start Records for this exercise

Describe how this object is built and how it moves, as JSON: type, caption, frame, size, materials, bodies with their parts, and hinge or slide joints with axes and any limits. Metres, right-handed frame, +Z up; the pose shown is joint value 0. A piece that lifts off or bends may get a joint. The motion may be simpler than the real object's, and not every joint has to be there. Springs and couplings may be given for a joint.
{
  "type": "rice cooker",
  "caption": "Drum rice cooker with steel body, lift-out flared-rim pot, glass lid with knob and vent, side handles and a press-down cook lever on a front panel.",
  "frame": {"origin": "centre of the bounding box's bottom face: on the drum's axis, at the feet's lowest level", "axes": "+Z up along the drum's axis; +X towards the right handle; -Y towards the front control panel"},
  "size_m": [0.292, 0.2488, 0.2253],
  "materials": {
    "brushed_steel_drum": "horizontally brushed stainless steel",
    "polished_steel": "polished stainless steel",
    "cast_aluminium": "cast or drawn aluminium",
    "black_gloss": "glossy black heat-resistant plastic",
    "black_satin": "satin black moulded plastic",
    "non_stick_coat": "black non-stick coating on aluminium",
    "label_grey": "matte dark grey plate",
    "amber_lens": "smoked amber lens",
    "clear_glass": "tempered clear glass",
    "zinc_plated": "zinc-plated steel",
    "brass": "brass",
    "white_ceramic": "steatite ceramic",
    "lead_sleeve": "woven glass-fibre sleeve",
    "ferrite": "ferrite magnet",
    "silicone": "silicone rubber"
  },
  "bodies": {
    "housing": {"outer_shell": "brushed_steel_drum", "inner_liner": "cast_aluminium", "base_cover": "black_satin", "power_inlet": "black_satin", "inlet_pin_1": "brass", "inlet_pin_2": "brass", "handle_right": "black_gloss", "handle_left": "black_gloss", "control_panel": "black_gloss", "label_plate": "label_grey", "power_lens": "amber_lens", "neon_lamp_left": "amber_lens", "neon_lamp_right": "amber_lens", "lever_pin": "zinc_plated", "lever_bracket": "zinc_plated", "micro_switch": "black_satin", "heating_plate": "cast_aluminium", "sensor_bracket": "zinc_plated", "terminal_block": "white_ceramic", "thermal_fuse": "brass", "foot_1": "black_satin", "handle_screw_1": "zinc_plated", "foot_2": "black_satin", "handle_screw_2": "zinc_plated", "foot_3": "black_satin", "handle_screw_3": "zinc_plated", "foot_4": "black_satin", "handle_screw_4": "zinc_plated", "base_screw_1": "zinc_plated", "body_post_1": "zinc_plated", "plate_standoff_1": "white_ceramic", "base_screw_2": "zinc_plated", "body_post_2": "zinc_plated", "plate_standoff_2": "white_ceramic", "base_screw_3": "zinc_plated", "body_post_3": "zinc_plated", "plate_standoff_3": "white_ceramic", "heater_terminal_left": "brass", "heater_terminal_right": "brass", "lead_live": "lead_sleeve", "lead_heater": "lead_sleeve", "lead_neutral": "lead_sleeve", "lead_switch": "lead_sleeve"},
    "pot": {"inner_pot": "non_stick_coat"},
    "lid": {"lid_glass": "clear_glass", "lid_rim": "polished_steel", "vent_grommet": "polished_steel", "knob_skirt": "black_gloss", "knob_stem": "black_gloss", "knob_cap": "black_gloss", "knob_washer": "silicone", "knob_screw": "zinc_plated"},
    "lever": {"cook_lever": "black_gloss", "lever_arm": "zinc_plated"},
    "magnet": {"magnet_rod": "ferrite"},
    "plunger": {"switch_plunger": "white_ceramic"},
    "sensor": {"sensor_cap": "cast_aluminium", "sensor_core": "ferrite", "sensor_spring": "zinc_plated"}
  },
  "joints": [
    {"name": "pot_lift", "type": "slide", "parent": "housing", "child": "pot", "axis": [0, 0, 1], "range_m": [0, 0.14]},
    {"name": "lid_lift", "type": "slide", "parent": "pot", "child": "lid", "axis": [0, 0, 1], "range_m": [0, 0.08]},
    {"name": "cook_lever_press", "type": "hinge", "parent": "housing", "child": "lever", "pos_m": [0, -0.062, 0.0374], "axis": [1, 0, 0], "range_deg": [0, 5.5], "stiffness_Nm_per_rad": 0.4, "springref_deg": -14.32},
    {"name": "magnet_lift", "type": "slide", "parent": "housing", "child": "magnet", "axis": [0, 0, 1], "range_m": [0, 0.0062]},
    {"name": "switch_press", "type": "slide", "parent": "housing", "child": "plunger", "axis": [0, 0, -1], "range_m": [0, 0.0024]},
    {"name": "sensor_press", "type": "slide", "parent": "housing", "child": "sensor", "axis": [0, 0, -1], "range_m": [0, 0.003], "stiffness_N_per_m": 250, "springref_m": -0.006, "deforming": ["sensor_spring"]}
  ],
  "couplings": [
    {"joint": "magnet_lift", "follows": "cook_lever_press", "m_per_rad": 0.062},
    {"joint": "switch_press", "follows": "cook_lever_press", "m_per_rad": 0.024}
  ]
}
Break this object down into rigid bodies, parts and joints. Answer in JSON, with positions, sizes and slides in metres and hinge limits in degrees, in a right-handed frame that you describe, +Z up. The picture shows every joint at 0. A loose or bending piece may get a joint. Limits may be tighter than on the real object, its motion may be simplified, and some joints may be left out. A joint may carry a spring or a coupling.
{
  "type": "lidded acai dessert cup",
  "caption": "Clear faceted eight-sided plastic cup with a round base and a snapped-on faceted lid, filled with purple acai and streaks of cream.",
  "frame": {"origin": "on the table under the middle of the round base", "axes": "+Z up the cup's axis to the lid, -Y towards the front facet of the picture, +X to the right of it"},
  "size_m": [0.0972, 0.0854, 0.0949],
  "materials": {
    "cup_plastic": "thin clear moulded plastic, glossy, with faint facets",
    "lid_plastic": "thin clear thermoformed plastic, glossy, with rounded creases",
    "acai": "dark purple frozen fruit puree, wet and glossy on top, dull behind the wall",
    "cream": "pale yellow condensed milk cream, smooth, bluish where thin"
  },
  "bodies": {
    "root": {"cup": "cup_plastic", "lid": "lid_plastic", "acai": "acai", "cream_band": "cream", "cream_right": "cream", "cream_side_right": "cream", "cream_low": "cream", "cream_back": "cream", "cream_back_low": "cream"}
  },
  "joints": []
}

end Records for this exercise

▶ Aim: Type out the entries again, word for word.

▶ Solution to this task:
Describe how this object is built and how it moves, as JSON: type, caption, frame, size, materials, bodies with their parts, and hinge or slide joints with axes and any limits. Metres, right-handed frame, +Z up; the pose shown is joint value 0. A piece that lifts off or bends may get a joint. The motion may be simpler than the real object's, and not every joint has to be there. Springs and couplings may be given for a joint.
{
  "type": "rice cooker",
  "caption": "Drum rice cooker with steel body, lift-out flared-rim pot, glass lid with knob and vent, side handles and a press-down cook lever on a front panel.",
  "frame": {"origin": "centre of the bounding box's bottom face: on the drum's axis, at the feet's lowest level", "axes": "+Z up along the drum's axis; +X towards the right handle; -Y towards the front control panel"},
  "size_m": [0.292, 0.2488, 0.2253],
  "materials": {
    "brushed_steel_drum": "horizontally brushed stainless steel",
    "polished_steel": "polished stainless steel",
    "cast_aluminium": "cast or drawn aluminium",
    "black_gloss": "glossy black heat-resistant plastic",
    "black_satin": "satin black moulded plastic",
    "non_stick_coat": "black non-stick coating on aluminium",
    "label_grey": "matte dark grey plate",
    "amber_lens": "smoked amber lens",
    "clear_glass": "tempered clear glass",
    "zinc_plated": "zinc-plated steel",
    "brass": "brass",
    "white_ceramic": "steatite ceramic",
    "lead_sleeve": "woven glass-fibre sleeve",
    "ferrite": "ferrite magnet",
    "silicone": "silicone rubber"
  },
  "bodies": {
    "housing": {"outer_shell": "brushed_steel_drum", "inner_liner": "cast_aluminium", "base_cover": "black_satin", "power_inlet": "black_satin", "inlet_pin_1": "brass", "inlet_pin_2": "brass", "handle_right": "black_gloss", "handle_left": "black_gloss", "control_panel": "black_gloss", "label_plate": "label_grey", "power_lens": "amber_lens", "neon_lamp_left": "amber_lens", "neon_lamp_right": "amber_lens", "lever_pin": "zinc_plated", "lever_bracket": "zinc_plated", "micro_switch": "black_satin", "heating_plate": "cast_aluminium", "sensor_bracket": "zinc_plated", "terminal_block": "white_ceramic", "thermal_fuse": "brass", "foot_1": "black_satin", "handle_screw_1": "zinc_plated", "foot_2": "black_satin", "handle_screw_2": "zinc_plated", "foot_3": "black_satin", "handle_screw_3": "zinc_plated", "foot_4": "black_satin", "handle_screw_4": "zinc_plated", "base_screw_1": "zinc_plated", "body_post_1": "zinc_plated", "plate_standoff_1": "white_ceramic", "base_screw_2": "zinc_plated", "body_post_2": "zinc_plated", "plate_standoff_2": "white_ceramic", "base_screw_3": "zinc_plated", "body_post_3": "zinc_plated", "plate_standoff_3": "white_ceramic", "heater_terminal_left": "brass", "heater_terminal_right": "brass", "lead_live": "lead_sleeve", "lead_heater": "lead_sleeve", "lead_neutral": "lead_sleeve", "lead_switch": "lead_sleeve"},
    "pot": {"inner_pot": "non_stick_coat"},
    "lid": {"lid_glass": "clear_glass", "lid_rim": "polished_steel", "vent_grommet": "polished_steel", "knob_skirt": "black_gloss", "knob_stem": "black_gloss", "knob_cap": "black_gloss", "knob_washer": "silicone", "knob_screw": "zinc_plated"},
    "lever": {"cook_lever": "black_gloss", "lever_arm": "zinc_plated"},
    "magnet": {"magnet_rod": "ferrite"},
    "plunger": {"switch_plunger": "white_ceramic"},
    "sensor": {"sensor_cap": "cast_aluminium", "sensor_core": "ferrite", "sensor_spring": "zinc_plated"}
  },
  "joints": [
    {"name": "pot_lift", "type": "slide", "parent": "housing", "child": "pot", "axis": [0, 0, 1], "range_m": [0, 0.14]},
    {"name": "lid_lift", "type": "slide", "parent": "pot", "child": "lid", "axis": [0, 0, 1], "range_m": [0, 0.08]},
    {"name": "cook_lever_press", "type": "hinge", "parent": "housing", "child": "lever", "pos_m": [0, -0.062, 0.0374], "axis": [1, 0, 0], "range_deg": [0, 5.5], "stiffness_Nm_per_rad": 0.4, "springref_deg": -14.32},
    {"name": "magnet_lift", "type": "slide", "parent": "housing", "child": "magnet", "axis": [0, 0, 1], "range_m": [0, 0.0062]},
    {"name": "switch_press", "type": "slide", "parent": "housing", "child": "plunger", "axis": [0, 0, -1], "range_m": [0, 0.0024]},
    {"name": "sensor_press", "type": "slide", "parent": "housing", "child": "sensor", "axis": [0, 0, -1], "range_m": [0, 0.003], "stiffness_N_per_m": 250, "springref_m": -0.006, "deforming": ["sensor_spring"]}
  ],
  "couplings": [
    {"joint": "magnet_lift", "follows": "cook_lever_press", "m_per_rad": 0.062},
    {"joint": "switch_press", "follows": "cook_lever_press", "m_per_rad": 0.024}
  ]
}
Break this object down into rigid bodies, parts and joints. Answer in JSON, with positions, sizes and slides in metres and hinge limits in degrees, in a right-handed frame that you describe, +Z up. The picture shows every joint at 0. A loose or bending piece may get a joint. Limits may be tighter than on the real object, its motion may be simplified, and some joints may be left out. A joint may carry a spring or a coupling.
{
  "type": "lidded acai dessert cup",
  "caption": "Clear faceted eight-sided plastic cup with a round base and a snapped-on faceted lid, filled with purple acai and streaks of cream.",
  "frame": {"origin": "on the table under the middle of the round base", "axes": "+Z up the cup's axis to the lid, -Y towards the front facet of the picture, +X to the right of it"},
  "size_m": [0.0972, 0.0854, 0.0949],
  "materials": {
    "cup_plastic": "thin clear moulded plastic, glossy, with faint facets",
    "lid_plastic": "thin clear thermoformed plastic, glossy, with rounded creases",
    "acai": "dark purple frozen fruit puree, wet and glossy on top, dull behind the wall",
    "cream": "pale yellow condensed milk cream, smooth, bluish where thin"
  },
  "bodies": {
    "root": {"cup": "cup_plastic", "lid": "lid_plastic", "acai": "acai", "cream_band": "cream", "cream_right": "cream", "cream_side_right": "cream", "cream_low": "cream", "cream_back": "cream", "cream_back_low": "cream"}
  },
  "joints": []
}